4. Environment design
Discipline leaks through the environment before it leaks through the mind. If breaking a rule takes one click, it will eventually be broken; if it takes ten minutes of friction, it usually will not. Practical examples: set platform-level daily loss locks where your broker or firm supports them; remove instruments you have no plan for from your watchlist; log out after your daily stop rather than “just watching”; keep the checklist physically printed beside the screen; pre-calculate position sizes before the session, not during it. None of these require character. That is the point — they make character unnecessary at the moments it is least available.
Funded account rules as borrowed discipline
Traders often experience prop firm rules — daily drawdown limits, maximum loss thresholds, consistency requirements — as external pressure, an obstacle course between them and a payout. There is a more productive frame: the rules are an enforcement layer for the exact system described above, provided by someone else and impossible to override at 3 p.m. on a bad day.
A daily drawdown limit is a hard daily stop that no amount of tilt can negotiate with. A maximum loss rule is a boundary on cumulative damage that makes fixed per-trade risk almost mandatory — the connection between the two is laid out in the risk management hub. A trader who sets personal limits inside the firm’s limits gets the best of both: their own rules do the daily work, and the firm’s rules stand behind them as a backstop that cannot be talked out of anything. Traders who internalize the rules this way often report that their personal-account trading improves too, because they finally trade everywhere the way the funded rules forced them to trade once.
Key takeaways
- Discipline that depends on in-the-moment willpower fails under drawdown, because willpower is weakest exactly when trading demands it most.

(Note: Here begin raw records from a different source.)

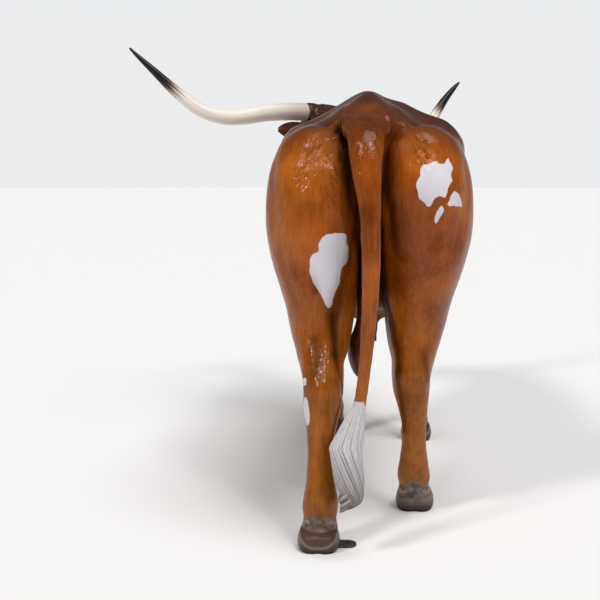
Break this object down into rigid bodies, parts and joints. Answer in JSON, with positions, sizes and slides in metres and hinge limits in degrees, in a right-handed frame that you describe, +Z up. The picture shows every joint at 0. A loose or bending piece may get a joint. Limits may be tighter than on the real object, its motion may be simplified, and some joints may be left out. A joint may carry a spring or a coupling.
{
  "type": "longhorn bull statue",
  "caption": "Life-size painted glass-fibre statue of a longhorn bull in mid stride, head turned left, with long upswept horns, a hanging tail and a steel anchor tab at one hind hoof.",
  "frame": {"origin": "on the ground, under the middle of the statue's bounding box", "axes": "+Z up, +Y towards the animal's head, +X towards the animal's right side"},
  "size_m": [1.5498, 2.7643, 1.7331],
  "materials": {
    "painted_coat": "varnished orange-brown paint on glass fibre, with white patches",
    "painted_horn": "varnished cream paint, dark brown to black at the tips",
    "painted_eye": "gloss dark brown paint",
    "painted_hoof": "satin grey-brown paint, darker at the ground",
    "painted_switch": "satin white paint with grey in the grooves",
    "painted_skin": "varnished dark red-brown paint",
    "anchor_steel": "dark grey painted steel plate"
  },
  "bodies": {
    "root": {"torso": "painted_coat", "neck": "painted_coat", "head": "painted_coat", "tail": "painted_coat", "leg_hind_left": "painted_coat", "leg_hind_right": "painted_coat", "leg_fore_left": "painted_coat", "leg_fore_right": "painted_coat", "ear_left": "painted_coat", "ear_right": "painted_coat", "horn_left": "painted_horn", "horn_right": "painted_horn", "eye_left": "painted_eye", "eye_right": "painted_eye", "hoof_hind_left": "painted_hoof", "hoof_hind_right": "painted_hoof", "hoof_fore_left": "painted_hoof", "hoof_fore_right": "painted_hoof", "tail_switch": "painted_switch", "scrotum": "painted_skin", "anchor_tab": "anchor_steel"}
  },
  "joints": []
}
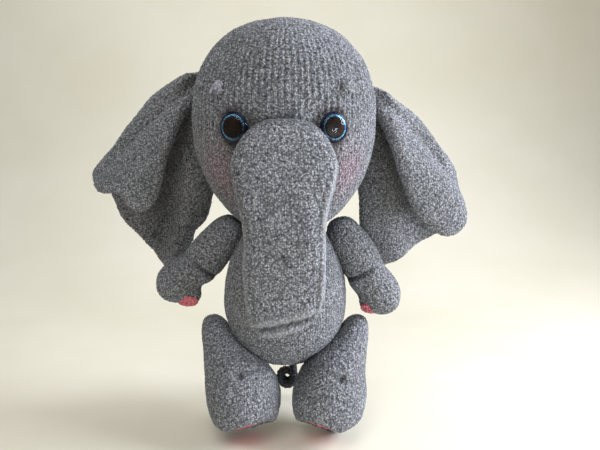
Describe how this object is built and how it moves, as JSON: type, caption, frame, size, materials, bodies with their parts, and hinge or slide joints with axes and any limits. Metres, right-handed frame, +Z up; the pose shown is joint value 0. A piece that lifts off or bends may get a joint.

- Convert decisions into structure: a short binary pre-trade checklist, fixed risk per trade, and pre-calculated position sizes remove the moments where discipline usually breaks.
- Grade yourself on process, not outcomes — outcome-based scoring rewards reckless wins and punishes disciplined losses, training the wrong instincts.
- Design the environment so breaking a rule takes effort: platform loss locks, trimmed watchlists, logging out at the daily stop.
- Funded account rules are borrowed discipline; set your own limits inside them and let the firm’s enforcement be your backstop, not your adversary.